Ho Ho Ho, Merry Christmas! December 20, 2006 Miller County Liberal - Page 17
By: Blake Thomas
Get this, Sydney, Australia city officials warn this year's incoming Santa's for hire against using the phrase "Ho, Ho, Ho" in this year's Christmas lexicon. The reason being is it may be considered offensive to women. The other reason cited by Sydney city officialsis the phrase may be confused by children to mean the commonly used U.S. slang meaning a prostitute (source: Sydney AFP). Mind you, this is coming from the single largest island continent formerly known as Britain's very own Penal Colony. That sounds funny when you say penal colony; I'd say they have bigger fishto fry, don't you?

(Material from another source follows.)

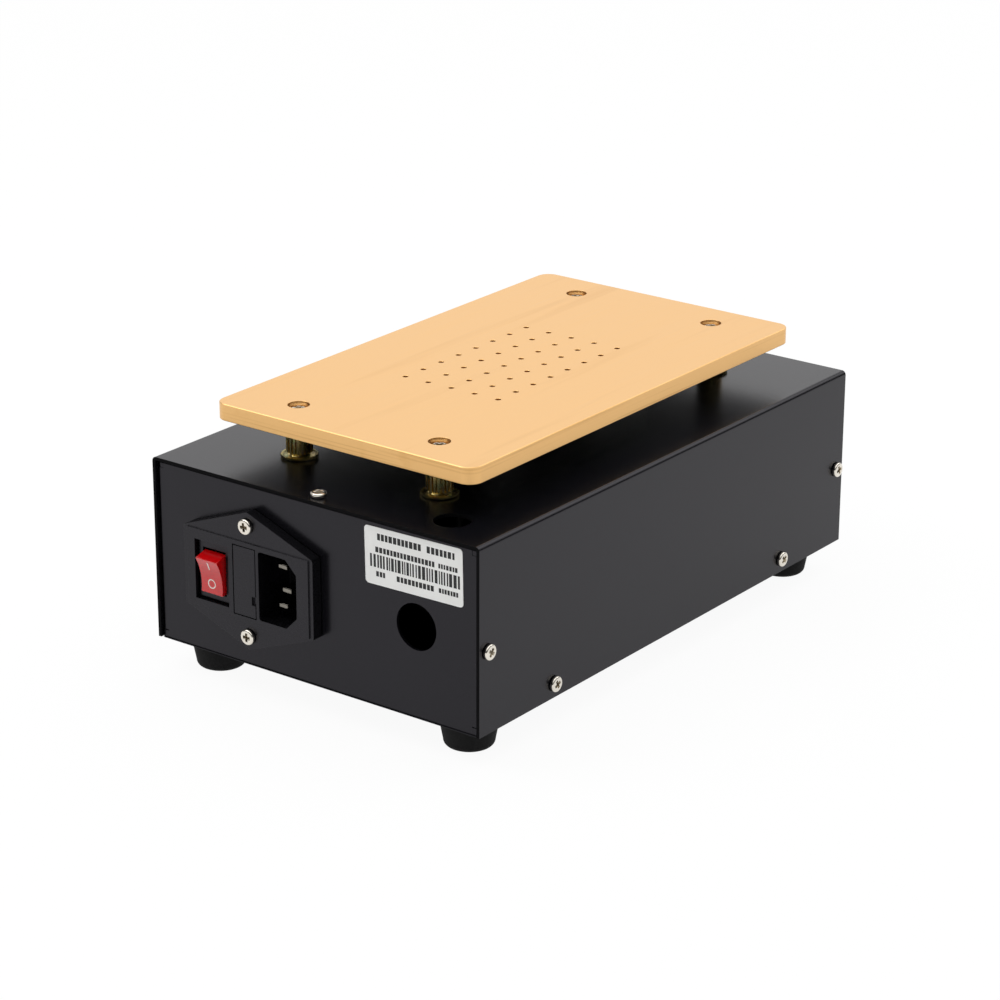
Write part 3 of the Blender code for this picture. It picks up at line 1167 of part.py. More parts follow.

What about this team of reindeer Santa has working for him only once a year to haul his politically incorrect physique around the globe? Come on, Dasher, is clearly gay, Dancer, Prancer, and Vixen do I need to say any more? Comet and Cupid are obvious throwbacks from the free love decades of the late 60' and early 70's. Donner, Blitzen, and Rudolph - an Englishmen, German, and an Irishmen clearly wasted and in need of some form of rehab, especially that one with the red nose.
What's up with all those little men Santa has working for him at his secret hide-away back at the North Pole. Come on, how did we ever miss this one? I can't think of a better guy to be the poster boy for NAMBLA except for maybe Michael Jackson himself. Sure they work hard all year long pounding and hammering their little pieces of wood into toys for little boys and girls that have been nice. Have you ever wandered why the terms naughty or nice? Why not good and bad or well behaved and ADD, or well adjusted and bi-polar? Naughty, have you been naughty or nice little girl?
I've had enough already, haven't you? What's next? Why these ill-adjusted, so called poorly mistreated as children who are now adults don't come forward and be accounted for, peeves me greatly. I'm tired of these people ruining everything that is good and wholesome for all of the rest of us. We get it - you were mistreated by your peers and picked last at recess, get over it and go out and try to do some good. Better yet, just keep your lame thoughts to yourself or in the classroom at your local university psych class, I've had enough! Ho, ho, ho yourself!
When we start listening to the likes of banished criminal British ancestry for guidance in how we should live our lives, it's time to take a long look at our standing. Remember these are the guys whose national slogan involves putting another shrimp on the Barbee and guzzling yet another Foster's beer from a can no less. With a less than adequate national sport they lifted from us and branded it Australian Football, stealing from others goes right along with their past I guess, and now we are going to let them ruin Santa Claus too. Watch it, Australia; you are treading on thin ice messing with Santa.